While diversifying the product offering can be expensive for some companies, it can massively increase the company’s ARR if done right. It can help SaaS companies differentiate themselves from competitors and better target their audience’s pain points.
Conclusion
The RR multiple is one of the essential metrics in the business world, and it works wonders for businesses in todays world. A high ARR usually means that a company has a huge and loyal customer base which is quite attractive to investors.

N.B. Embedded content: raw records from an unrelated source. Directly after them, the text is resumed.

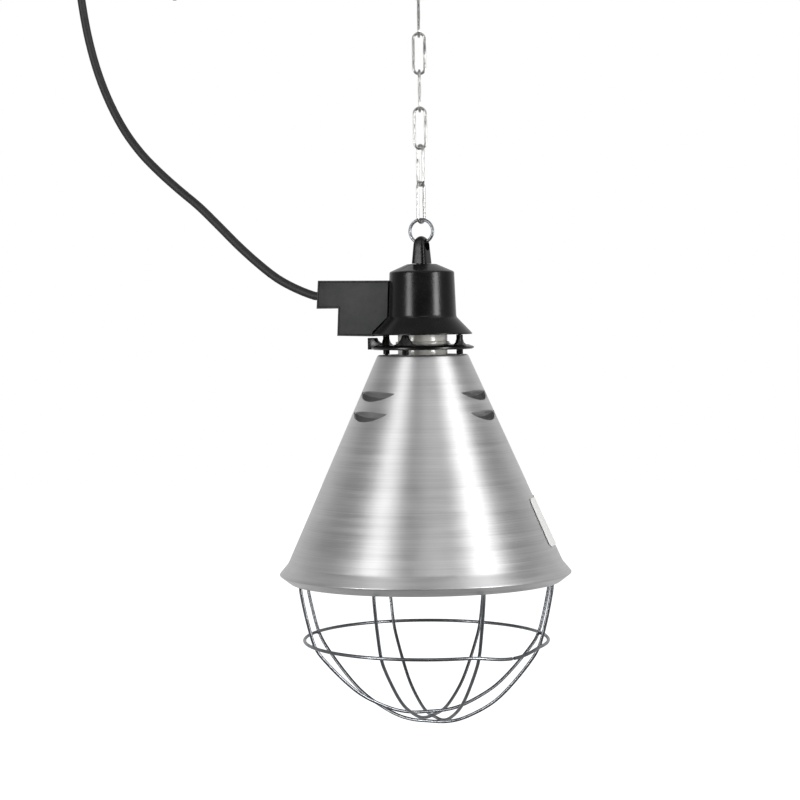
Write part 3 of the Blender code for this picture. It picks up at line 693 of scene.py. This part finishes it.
def eye_section(height):
    """One level of the hanger eye: a soft-cornered oblong that narrows upward and closes in a dome."""
    share = (height - EYE_FOOT) / (EYE_TOP - EYE_FOOT)
    dome = max(0.0, (height - EYE_SHOULDER) / (EYE_TOP - EYE_SHOULDER))
    close = (1 - 0.99 * dome ** 2) ** 0.5
    half_x, half_y = (5.7 - 1.7 * share) * close, (7.2 - 1.7 * share) * close
    section = []
    for i in range(72):
        across, along = cos(tau * (i + 0.5) / 72), sin(tau * (i + 0.5) / 72)
        section.append(at(copysign(half_x * abs(across) ** 0.45, across),
                          copysign(half_y * abs(along) ** 0.45, along), height))
    return section


def make_hanger():
    """The moulded eye, on its threaded stem, with the washer and nut that hold it."""
    rise = EYE_TOP - EYE_SHOULDER
    heights = [EYE_FOOT + (EYE_SHOULDER - EYE_FOOT) * i / 8 for i in range(8)]
    heights += [EYE_SHOULDER + rise * sin(pi / 2 * i / 10) for i in range(11)]
    shape = bmesh.new()
    rings = [[shape.verts.new(point) for point in eye_section(height)] for height in heights]
    for ring, following in zip(rings, rings[1:]):
        for i in range(len(ring)):
            j = (i + 1) % len(ring)
            shape.faces.new((ring[i], ring[j], following[j], following[i]))
    shape.faces.new(rings[0])
    shape.faces.new(rings[-1])
    eye = mesh_object("hanger_eye_moulding", shape)
    add(eye, rod("stem", at(0, 0, 207), at(0, 0, 223), 4.0))
    cut(eye, rod("eye_hole", at(-9, 0, EYE_HOLE), at(9, 0, EYE_HOLE), 4.1, 48))
    eye.data.shade_smooth()
    eye.data.set_sharp_from_angle(angle=radians(35))
    stands_for(eye, "hanger_eye")
    for node in ("hanger_washer", "hanger_nut"):
        stands_for(refined(node, 0.3, 2), node)


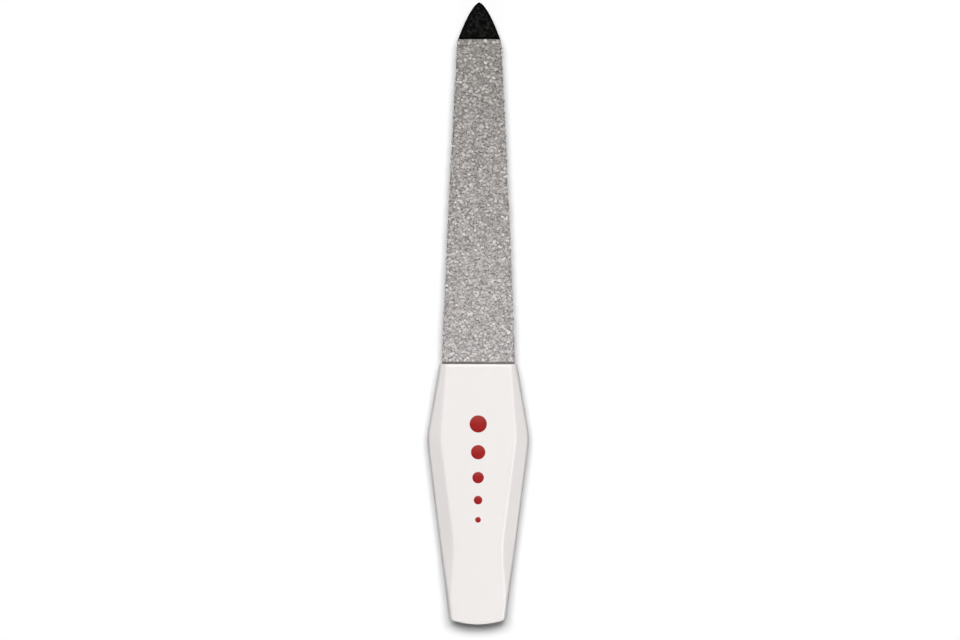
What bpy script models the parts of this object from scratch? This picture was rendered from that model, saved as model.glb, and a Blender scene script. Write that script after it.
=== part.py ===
"""Sapphire nail file: a flat steel blank whose blade is coated with sapphire grit on both faces, a black
coated point, and a white one-piece handle moulded over the blank's tang.

The file lies on its back. +Y runs from the handle to the point, +X is the right-hand edge seen from the
front, and +Z points out of the front face. The origin is the bottom centre of the bounding box, so the
handle's rear face lies on Z = 0.
"""

import math

import bmesh
import bpy

MM = 0.001

# Steel blank
BLADE_LENGTH = 67.9 * MM          # from the handle's lip to the shoulder where the point starts
POINT_LENGTH = 7.4 * MM           # steel point, from the shoulder to its apex
BLADE_BASE_WIDTH = 14.75 * MM     # bare steel, at the lip
SHOULDER_WIDTH = 8.5 * MM         # bare steel, where the point starts
EDGE_BOW = 0.11 * MM              # how far each long edge bows out from a straight taper
POINT_FULLNESS = 0.64             # exponent of the point's outline: 0.5 is a parabola, 1 a straight taper
STEEL_THICKNESS = 0.8 * MM
SEAT_DEPTH = 3.0 * MM             # full-width steel that goes into the handle
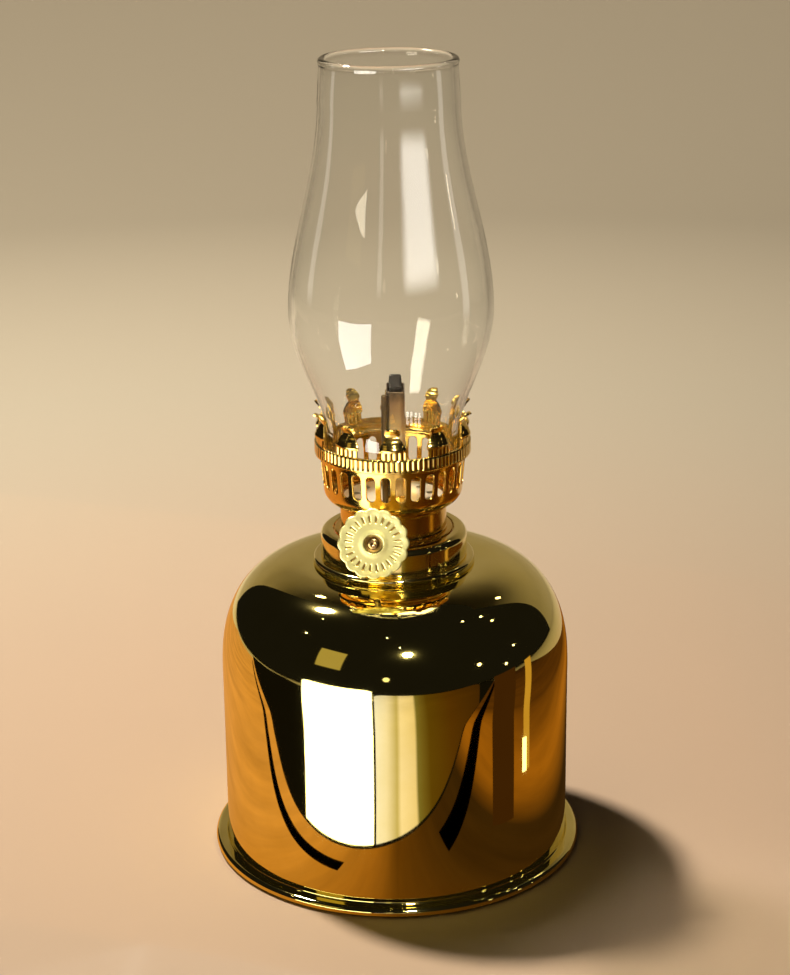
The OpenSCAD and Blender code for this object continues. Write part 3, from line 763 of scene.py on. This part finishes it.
def build_winder():
    """Scalloped thumb wheel with a ring of cut ticks and a rivet in its recess, its shaft and stop ring."""
    def lobed(r, z, a):
        scallop = LOBE_DEPTH * (1 - abs(math.cos(a * LOBES / 2)))
        out = ease((r - 3) / (KNOB_R - 3))
        if z > -0.06 and TICK_IN - 0.05 < r < TICK_OUT + 0.05:
            cut = ease((0.2 - off_tick(a)) / 0.06) * ease((r - TICK_IN) / 0.2) * ease((TICK_OUT - r) / 0.2)
            z -= 0.13 * cut
        dish = 0.1 * ease((r - 2.2) / 1.2) * ease((7.6 - r) / 1.6) if z > -0.5 and r > 2.2 else 0
        return r - scallop * out, z - dish

    floor, back, hub_r, hub_back = -0.5, -KNOB_T, 2.4, -KNOB_T - 1.7
    front = [(2.3 + 0.2 * i, 0) for i in range(25)]
    outline = (rounded([(SHAFT_R, floor, 0), (KNOB_RECESS_R, floor, 0.1), (KNOB_RECESS_R, 0, 0.12)], 3)[1:]
               + front + arc(KNOB_R - 0.3, -0.3, 0.3, 90, 0, 6)
               + arc(KNOB_R - 0.25, back + 0.25, 0.25, 0, -90, 5) + [(6, back), (4, back), (2.6, back)]
               + rounded([(hub_r, back, 0.2), (hub_r, hub_back, 0.3), (SHAFT_R, hub_back, 0.1)], 4)[3:]
               + [(SHAFT_R, -1.2), (SHAFT_R, floor)])
    wheel = piece("winder_wheel", "winder", *turned(outline, LOBES * 24, lobed), KNOB_BRASS,
                  "thumb_wheel", "lacquered_brass", ON_SHAFT)
    wheel.data.materials.append(PAINTED_SHADE_BRASS)
    back_to_local = ON_SHAFT.inverted()
    # Faces on the cut ticks and in the recess take the painted-shade brass.
    for f in wheel.data.polygons:
        c = back_to_local @ f.center / MM
        on_tick = (c.z > -0.4 and off_tick(math.atan2(c.y, c.x)) < 0.155
                   and TICK_IN + 0.1 < c.xy.length < TICK_OUT - 0.1)
        in_recess = c.z < -0.06 and c.xy.length < KNOB_RECESS_R + 0.06
        f.material_index = int(on_tick or in_recess)
    rivet = ([(0, floor), (1.25, floor)] + arc(1.05, -0.28, 0.2, 0, 60, 4)
             + [(0.75, 0.0), (0.45, -0.04), (0.3, -0.12), (0, -0.15)])
    piece("rivet_head", "winder", *turned(rivet, 64), DARK_BRASS, "wheel_rivet", "plain_brass", ON_SHAFT)
    end = -SHAFT_REACH - 4
    outline = rounded([(0, end, 0), (SHAFT_R, end, 0.2), (SHAFT_R, floor, 0.02), (0, floor, 0)], 4)
    piece("shaft", "winder", *turned(outline, 64), STEEL, "winder_shaft", "steel", ON_SHAFT)
    r, low, high = 1.4, 9.1 - SHAFT_REACH, 9.9 - SHAFT_REACH
    stop = rounded([(SHAFT_R, low, 0), (r, low, 0.15), (r, high, 0.15), (SHAFT_R, high, 0)])
    piece("stop_ring", "winder", *turned(stop, 64), STEEL, "stop_collar", "steel", ON_SHAFT)


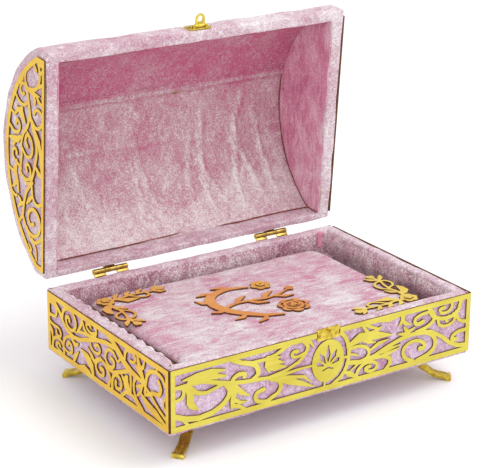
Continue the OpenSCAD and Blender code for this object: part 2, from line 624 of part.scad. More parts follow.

Companies can increase their ARRs by reducing customer acquisition costs, increasing retention rates, and diversifying product ranges. We hope this guide helped you understand this concept better and use this metric for your business.
ARR Multiple FAQs
Here are some FAQs related to ARR Multiple
What Is The ARR Multiple?
The ARR Multiple compares a SaaS company's market valuation to its Annual Recurring Revenue (ARR). It’s the essential metric for calculating SaaS company valuation.
How Do You Calculate ARR Multiple?
Divide the company’s market valuation by its Annual Recurring Revenue (ARR). If the company brings in $1 million yearly, it has an ARR of $1 million. If its market valuation is $10 million, you must divide 10 between 1. The resulting ARR Multiple would be 10.
How Can a SaaS Company Increase Its ARR Multiple?
A SaaS company can increase its ARR Multiple by growing its ARR through increasing customer acquisition, improving retention rates, and expanding its product offerings. Additionally, a company can work to reduce costs and increase efficiency to improve its profitability.